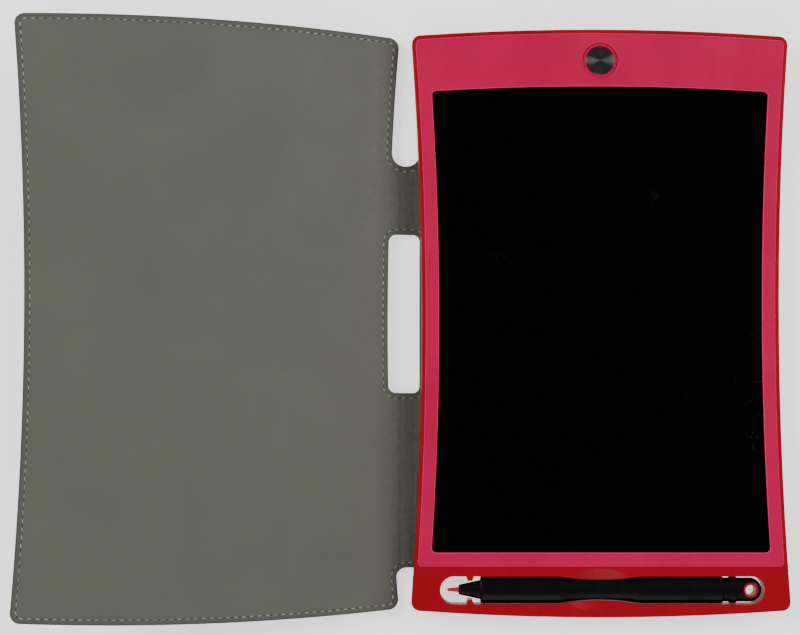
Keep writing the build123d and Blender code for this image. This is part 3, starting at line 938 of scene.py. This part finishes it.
# ---------------------------------------------------------------------------
# The leather
# ---------------------------------------------------------------------------
@dataclass
class Folds:
    """How the flat folio is bent to its rest pose, at two lines parallel to Y."""

    angle: float = math.radians(7.5)
    height: float = 3.1 * MM
    tablet_line: float = -70.65 * MM
    cover_line: float = -75.95 * MM
    tablet_bend: tuple[float, float] = (-68.6 * MM, -72.9 * MM)
    cover_bend: tuple[float, float] = (-73.7 * MM, -77.1 * MM)
    middle: float = 1.1 * MM
    # How far and how strongly the painted shade over the cover's spine side reaches
    spine_shade_run: float = 9.0 * MM
    spine_shade_share: float = 0.6

    def shares(self, x: np.ndarray) -> tuple[np.ndarray, np.ndarray]:
        """How far the tablet's bend and the cover's have turned at x, from 0 to 1."""
        bends = (self.tablet_bend, self.cover_bend)
        return tuple(smooth((start - x) / (start - end)) for start, end in bends)

    def turned(self, points: np.ndarray, line_x: float, share: np.ndarray) -> np.ndarray:
        """Turns points about one fold line.

        Args:
            points: the points.
            line_x: where the line is.
            share: how much of the rest angle each point turns by.

        Returns:
            The turned points.
        """
        dx, dz = points[:, 0] - line_x, points[:, 2] - self.height
        cos, sin = np.cos(share * self.angle), np.sin(share * self.angle)
        x = line_x + dx * cos + dz * sin
        z = self.height - dx * sin + dz * cos
        return np.column_stack([x, points[:, 1], z])

    def rest(self, flat: np.ndarray) -> np.ndarray:
        """Flat points at the rest pose.

        Args:
            flat: the points with the folio laid flat.

        Returns:
            The same points at rest.
        """
        tablet_share, cover_share = self.shares(flat[:, 0])
        bent = self.turned(flat, self.cover_line, cover_share)
        return self.turned(bent, self.tablet_line, tablet_share)

    def crease_and_shade(self, x: np.ndarray) -> np.ndarray:
        """How much the leather is creased by folding, and how much painted shade its colour gets.

        Args:
            x: places on the flat plan.

        Returns:
            1 in the middle of a bend, fading over the cover's spine side; that fade is painted shade only,
            and the bends carry creasing and painted shade.
        """
        tablet_share, cover_share = self.shares(x)
        bends = 4 * np.maximum(tablet_share * (1 - tablet_share), cover_share * (1 - cover_share))
        between = (x < self.tablet_bend[0]) & (x > self.cover_bend[1])
        # Painted shade that fades in over the cover's spine side
        fading = self.spine_shade_share * smooth((x - self.cover_bend[1]) / self.spine_shade_run + 1)
        return np.maximum(bends, np.where(between | (x < self.cover_bend[1]), fading, 0.0))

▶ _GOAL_
Only the lines from the beginning of the material above through the line with "spine_shade_share: float = 0.6" are wanted; extract them exactly.

▶ _ANSWER IN FULL_
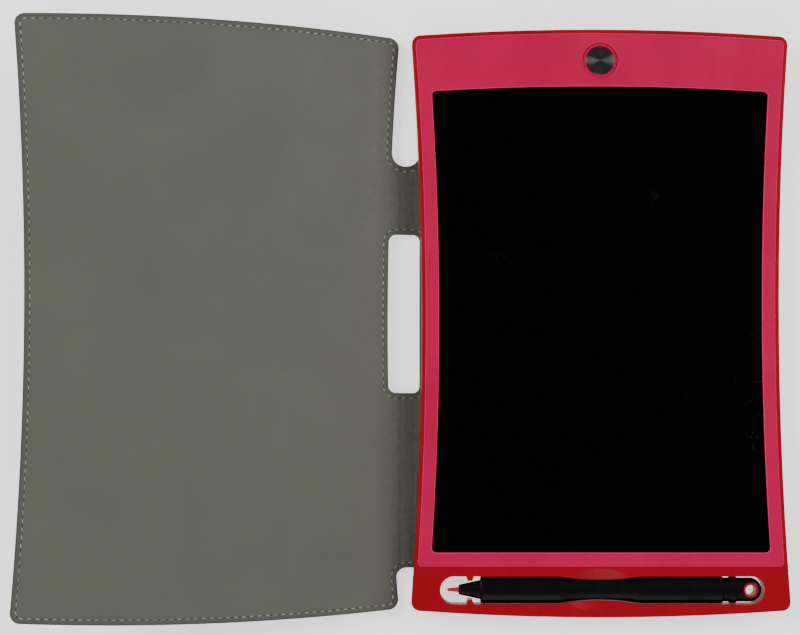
Keep writing the build123d and Blender code for this image. This is part 3, starting at line 938 of scene.py. This part finishes it.
# ---------------------------------------------------------------------------
# The leather
# ---------------------------------------------------------------------------
@dataclass
class Folds:
    """How the flat folio is bent to its rest pose, at two lines parallel to Y."""

    angle: float = math.radians(7.5)
    height: float = 3.1 * MM
    tablet_line: float = -70.65 * MM
    cover_line: float = -75.95 * MM
    tablet_bend: tuple[float, float] = (-68.6 * MM, -72.9 * MM)
    cover_bend: tuple[float, float] = (-73.7 * MM, -77.1 * MM)
    middle: float = 1.1 * MM
    # How far and how strongly the painted shade over the cover's spine side reaches
    spine_shade_run: float = 9.0 * MM
    spine_shade_share: float = 0.6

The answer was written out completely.